The transcript below begins at 22:46 of the video:
Reporter: Governor, an ice cream stand down on the Cape tried to open up over this weekend. It turned out to be pandemonium down there. Are you concerned that as these are phased in that that’s going to be commonplace?
Governor Charlie Baker: You know, I’ve actually been to that ice cream place. I think you’ve been there, too. I think anybody who’s ever been to the Cape has been there. It’s an enormously popular place.
I feel terrible for the owner, who everybody I know says is one of the most decent people you’d ever want to meet. I feel awful for the young kids, who were just trying to serve a product that people really wanted, which is kind of a rite of the arrival of warm weather and summer and all the rest.
And I guess what I would say is that:
As much as we all might not like some of these changes in the way things work – and I’d certainly put myself on that list. I’m a basketball player. I always was. I have a hard time understanding when we’re going to be able to play basketball again, because it’s a very physical sport, with a lot of close contact between and among the participants.
But I think – we have all gotta stand up and recognize that this is gonna put almost everybody in a somewhat different position than they have ever been in before. And, day in and day out, I believe the vast majority of the people of Massachusetts will stand up and accept their responsibility.
And remember – one of the biggest responsibilities here around face coverings and many of these other issues is to make sure you don’t give this thing to somebody else, because there’s such a high penetration of asymptomatic cases.
And that we have to hope and understand that that is the overwhelming response that people take to this. So far it has been.
But ahm — But I feel terrible for what happened to those folks.
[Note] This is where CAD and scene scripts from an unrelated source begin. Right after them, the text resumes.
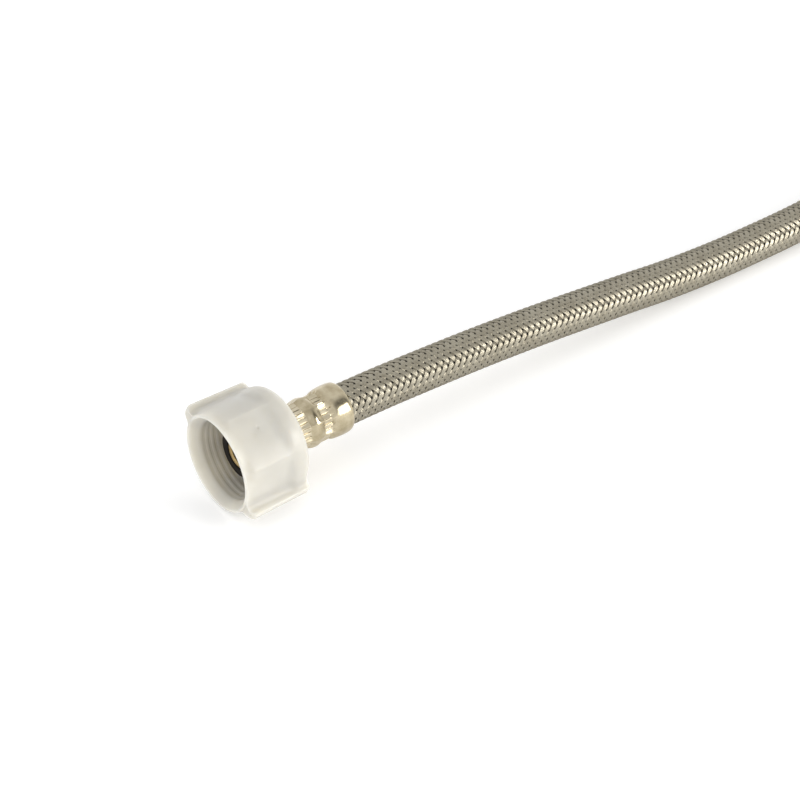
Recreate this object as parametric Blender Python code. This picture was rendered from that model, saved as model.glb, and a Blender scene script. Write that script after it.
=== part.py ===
"""Braided supply line: a toilet connector with a winged plastic coupling nut on one end, a hex
compression nut on the other, and a stainless braided hose crimped between them.

Every length below is in millimetres; MM turns it into Blender's metres.  The near fitting's axis
lies along +X at height AXIS_Z, its open mouth faces -X, and the surface the line lies on is Z = 0.
The origin is under the middle of the near fitting."""
import bmesh
import bpy
from math import acos, cos, degrees, pi, radians, sin, sqrt
from mathutils import Vector

MM = 0.001
GAP = 0.3                       # clearance between neighbouring pieces

# Whole line
OVERALL_LENGTH = 304.8          # 12 in, face to face
AXIS_Z = 15.5                   # near fitting's axis, its collar touching the surface
NEAR_LENGTH = 42.4              # from the nut's mouth to the end of its ferrule
MOUTH_X = -NEAR_LENGTH / 2      # so that the near fitting is centred on the origin

# Hose, outside to inside
BRAID_R = 6.35
BRAID_WALL = 0.65
YARN_R = 5.35
YARN_WALL = 0.3
LINER_R = 4.75
LINER_WALL = 1.25

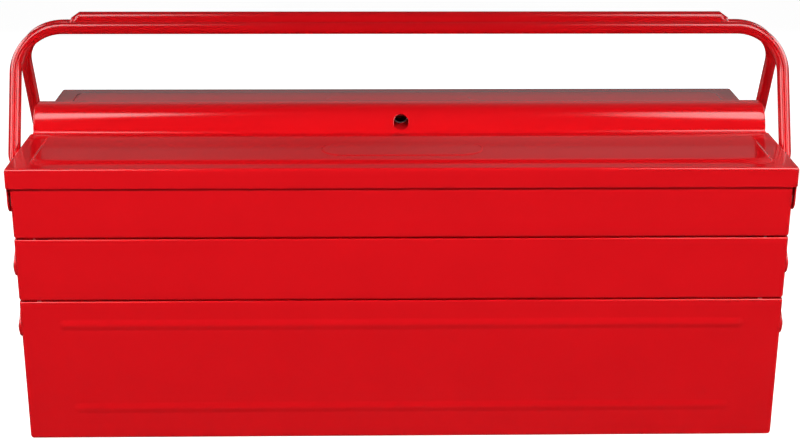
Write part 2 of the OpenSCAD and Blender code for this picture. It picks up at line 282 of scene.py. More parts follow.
def makePaint(name, colour, roughness, waves, peel, crown=0.0):
    material, shader, place = newMaterial(name)
    broad = place.node("TexNoise", {
        "Vector": place, "Scale": paint["broadScale"], "Detail": 1.0, "Roughness": paint["broadRoughness"],
    })
    grain = place.node("TexNoise", {"Vector": place, "Scale": paint["peelScale"], "Detail": 1.0})
    cloud = place.node("TexNoise", {"Vector": place, "Scale": paint["cloudScale"], "Detail": 3.0})
    height = broad * waves + grain * peel
    if crown:
        # The sheet rises faster and faster towards the ridge, which bends the sheen on the field
        depth = abs(place.node("SeparateXYZ", {0: place}, out=1))
        limits = {"Value": depth, "From Min": paint["crownFrom"], "From Max": paint["crownTo"]}
        lean = place.node("MapRange", limits)
        height = height + lean * lean * lean * crown
    dark, light = (tuple(c * paint[k] for c in colour) + (1.0,) for k in ("dark", "light"))
    spread = paint["roughnessSpread"]
    setSockets(place.tree, shader, {
        "Base Color": cloud.mix(dark, light),
        "Roughness": cloud * spread + (roughness - spread / 2),
        "Normal": place.node("Bump", {"Height": height, "Distance": mm}),
        "IOR": paint["ior"],
    })
    return material


# Bright zinc plating with fine turning marks
plating = {
    "markScale": 1800.0, "markHeight": 0.01, "cloudScale": 160.0, "roughness": 0.2, "roughnessSpread": 0.2,
    "dark": (0.50, 0.51, 0.53, 1.0), "light": (0.64, 0.64, 0.63, 1.0),
}


def makeZinc(name):
    material, shader, place = newMaterial(name)
    marks = place.node("TexNoise", {"Vector": place, "Scale": plating["markScale"], "Detail": 2.0})
    cloud = place.node("TexNoise", {"Vector": place, "Scale": plating["cloudScale"], "Detail": 3.0})
    setSockets(place.tree, shader, {
        "Base Color": cloud.mix(plating["dark"], plating["light"]),
        "Roughness": marks * plating["roughnessSpread"] + plating["roughness"],
        "Normal": place.node("Bump", {"Height": marks * plating["markHeight"], "Distance": mm}),
        "Metallic": 1.0,
    })
    return material


red = (0.70, 0.005, 0.009)
boxPaint = makePaint("boxPaint", red, roughness=0.14, waves=0.09, peel=0.0035)
lidPaint = makePaint("lidPaint", red, roughness=0.10, waves=0.06, peel=0.002, crown=1.6)
handlePaint = makePaint("handlePaint", red, roughness=0.13, waves=0.0, peel=0.0012)
# The links get the same red made darker: painted shade, for straps that hang in the shade at the box's ends
linkPaint = makePaint("linkPaint", (0.55, 0.004, 0.008), roughness=0.24, waves=0.0, peel=0.005)
zinc = makeZinc("zincPlate")
print("materials made")

# Bottom box and trays: one skin from the floor's outside over the hem to the floor's inside
tray = {
    "length": 525.0, "corner": 2.6, "leastCorner": 0.1, "bend": 2.5, "hem": 7.0, "hemEdge": 0.3,
    "height": 44.9, "halfY": 51.3, "middleY": -51.7, "levels": (20.0, 34.0),
    "boxHeight": 104.4, "boxHalfY": 103.0,
}
trayFloors = {
    "Middle": (104.7, middlePivots),
    "Upper": (149.9, handlePivot + innerPivot + earPivot),
}


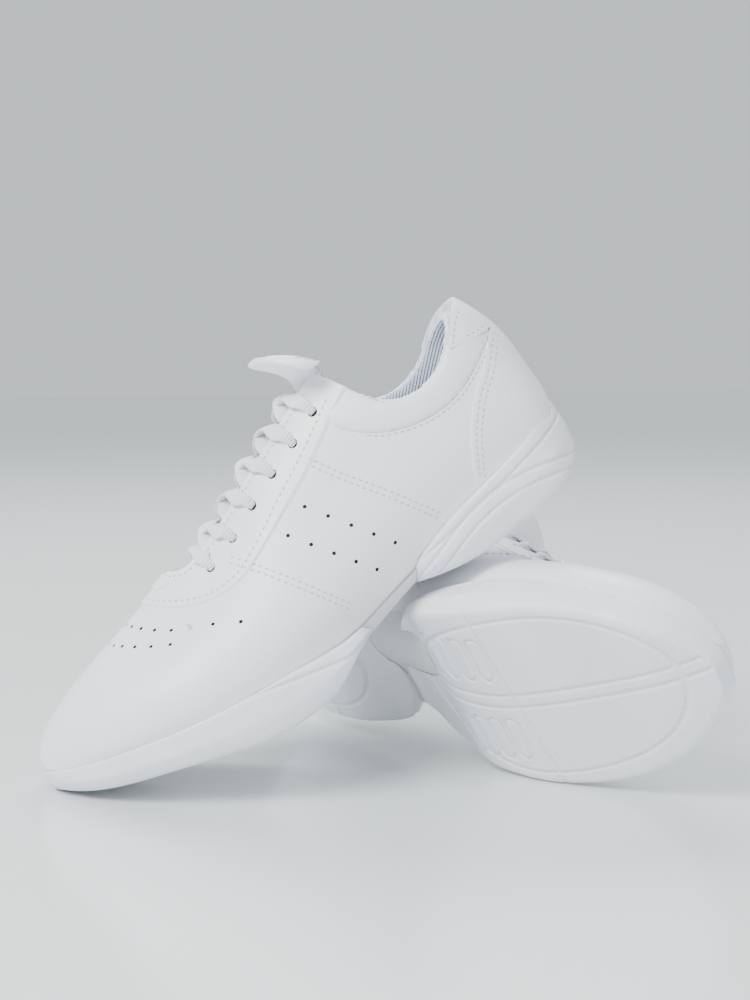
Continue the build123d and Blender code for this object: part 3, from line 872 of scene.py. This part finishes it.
for side in SIDES:
    root = new_piece(side + "_tongue_root", *root_flap(side), side, BODY[side])
    root.data.materials.append(MESH)

# %% [markdown]
# ## Sole pattern
# The tread is cut into the mould, so its grooves are real depth. Each sole unit gets an even
# skin fine enough to carry them, then every point in a groove is pushed in.

# %% Sole grooves
GROOVE = 0.7
SOLE_VOXEL = 0.65


def groove(distance, width):
    """Depth of a round-bottomed groove at a distance from its centre line."""
    t = abs(distance) / width
    return 0.0 if t >= 1 else GROOVE * (1 - t * t)


def forefoot_tread(here, facing):
    depth = 0.0
    if facing.z < -0.55:
        for line in (-4.0, 2.0):
            depth = max(depth, groove(here.y - line - 0.0012 * (here.x - 180) ** 2, 1.1))
        depth = max(depth, groove(here.x - 172 + 0.10 * here.y, 1.1))
        rim = ((here.x - 182) / 60) ** 2 + (here.y / 38) ** 2
        depth = max(depth, groove((rim - 1) * 24, 1.2))
        for row in range(4):
            off_row = here.x - 138 - 9.0 * row
            off_end = max(abs(abs(here.y) - 20) - 7, 0)
            depth = max(depth, groove(math.hypot(off_row, off_end) - 3.2, 0.8))
    elif abs(facing.z) < 0.75:
        depth = groove(here.z - 0.30 * max(here.x - 130, 0) - 6, 0.9)
    return -depth


def heel_tread(here, facing):
    depth = 0.0
    if facing.z < -0.55:
        rim = ((here.x - 42) / 34) ** 2 + (here.y / 24) ** 2
        depth = max(groove((rim - 1) * 13, 1.1), groove(here.x - 44, 1.0))
    elif abs(facing.z) < 0.75:
        wing = here.z - 14 - 9 * math.sin((here.x - 8) / 24)
        depth = max(groove(wing, 1.0), groove(wing + 5.5, 0.8))
        depth = max(depth, groove(here.z - 29 + 0.13 * here.x, 0.8))
    return -depth


for side in SIDES:
    for part, tread in (("forefoot_sole", forefoot_tread), ("heel_sole", heel_tread)):
        sole = joined_skin(f"{side}_moulded_{part}", (part,), side, SOLE_VOXEL, BODY[side])
        shape_by(sole, side, tread)
        paint(sole, side, (RUBBER[side],), lambda here, facing: 0)
        print(side, part, "faces:", len(sole.data.polygons))

# %% [markdown]
# ## Studio
# Plain pale floor, large soft lights and a camera at the height and angle of someone
# crouching in front of the pair.

# %% Floor, light and camera
FLOOR_SIZE = 6.0
floor_mesh = bpy.data.meshes.new("studio_floor")
half = FLOOR_SIZE / 2
floor_mesh.from_pydata([(-half, -half, 0), (half, -half, 0), (half, half, 0), (-half, half, 0)],
                       [], [(0, 1, 2, 3)])
floor = bpy.data.objects.new("studio_floor", floor_mesh)
floor.location.z = CAD_BOX[0][2] - 0.0002
bpy.context.scene.collection.objects.link(floor)
gloss, gloss_tree, gloss_shader, gloss_where = start_material("polished_pale_floor",
                                                              Roughness=0.16)
gloss_tree.links.new(mottled(gloss_tree, gloss_where, "#DDE3E4", "#E6EAEB", 400),
                     gloss_shader.inputs["Base Color"])
floor_mesh.materials.append(gloss)

world = bpy.data.worlds.new("studio_air")
bpy.context.scene.world = world
world.use_nodes = True
world.node_tree.nodes["Background"].inputs["Color"].default_value = linear("#E4ECEE")
world.node_tree.nodes["Background"].inputs["Strength"].default_value = 0.95


def soft_light(name, place, aim, size, watts, tint):
    lamp = bpy.data.lights.new(name, "AREA")
    lamp.shape = "RECTANGLE"
    lamp.size, lamp.size_y = size
    lamp.energy = watts
    lamp.color = linear(tint)[:3]
    holder = bpy.data.objects.new(name, lamp)
    holder.location = place
    holder.rotation_euler = (Vector(aim) - Vector(place)).to_track_quat("-Z", "Y").to_euler()
    bpy.context.scene.collection.objects.link(holder)


soft_light("key_left", (-0.9, -0.7, 1.1), (0, 0, 0.08), (0.9, 0.7), 36, "#FFFFFF")
soft_light("fill_right", (1.1, -0.8, 0.7), (0, 0, 0.08), (0.9, 0.9), 4, "#F2F6FF")
soft_light("top_back", (0.1, 0.9, 1.1), (0, 0, 0.08), (1.2, 0.6), 20, "#FFFFFF")

CAMERA_HEIGHT = 195.3
CAMERA_HEADING = math.radians(12.1)
CAMERA_DIP = math.radians(5.925)
FOCAL = 71.48
camera = bpy.data.cameras.new("camera")
camera.sensor_width = 36.0
camera.lens = FOCAL
camera.clip_end = 50
eye = bpy.data.objects.new("camera", camera)
eye.location = (Vector((0, 0, CAMERA_HEIGHT)) - BOX_CENTRE) * MM
look = Vector((math.sin(CAMERA_HEADING) * math.cos(CAMERA_DIP),
               math.cos(CAMERA_HEADING) * math.cos(CAMERA_DIP), -math.sin(CAMERA_DIP)))
eye.rotation_euler = look.to_track_quat("-Z", "Y").to_euler()
bpy.context.scene.collection.objects.link(eye)
bpy.context.scene.camera = eye
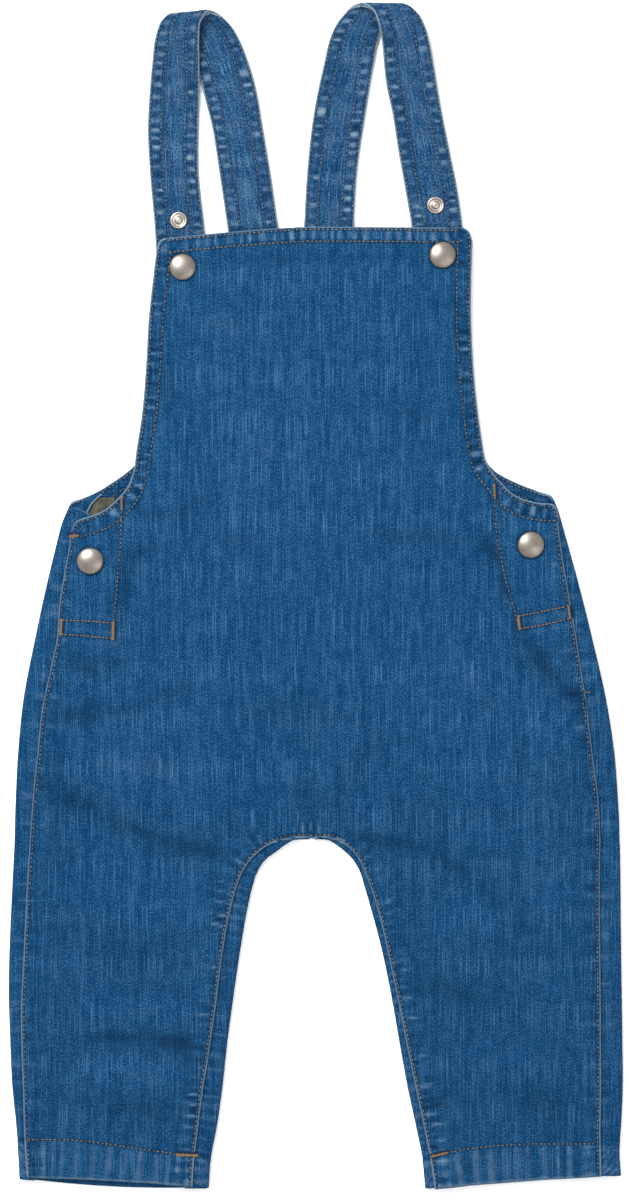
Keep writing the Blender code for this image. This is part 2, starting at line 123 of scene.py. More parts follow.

Reporter: How do you deal with people who just, who aren’t going to play by the rules? Customers, folks on the street?
Governor Charlie Baker: Yeah, I mean one of the things we did with our — I think signage is a big part of it. I think awareness is a big part of it. And I think there is a certain amount of socialization that comes with this as well.
And that’s part of the reason for estab—- — I keep pointing up there, it’s not there anymore. This is part of the reason why the Reopening Advisory Board felt it was important to establish not just industry-specific guidance, but a set of criteria that we’re going to apply to all employers. So that it becomes for all intents and purposes something people think of as sort of standard operating procedure.
When you get talking to the colleges and universities about how their world is going to look in the fall, they aren’t talking about this on an individualized basis with us. I mean, they’re talking about it as a group, and saying, you know, ‘What is it that we as a group need to be thinking about?’
They’ve been spending a lot of time with the folks at Public Health and others. And they obviously have lots of people on their own campuses who have opinions about this.
But they’re trying to figure out what, you know, their socially acceptable, responsible way of operating is going to look. And I think – and I do believe most people will get there. I do. Because they did, in an incredibly short period of time, under, you know, incredibly difficult circumstances, from the time this all started in March.
But, ahm — But again, this is part of the reason we’re doing this on a phased basis. Makes it possible for us to track what’s going on, on the ground. It makes it possible for us to learn from the early movement that takes place here. And I honestly hope that for the most part people do what I would describe as the right thing for their neighbor, for their friend, for their colleague.
And I think they will. And I hope that the socialization of that ultimately becomes sort of an important enforcement mechanism in this.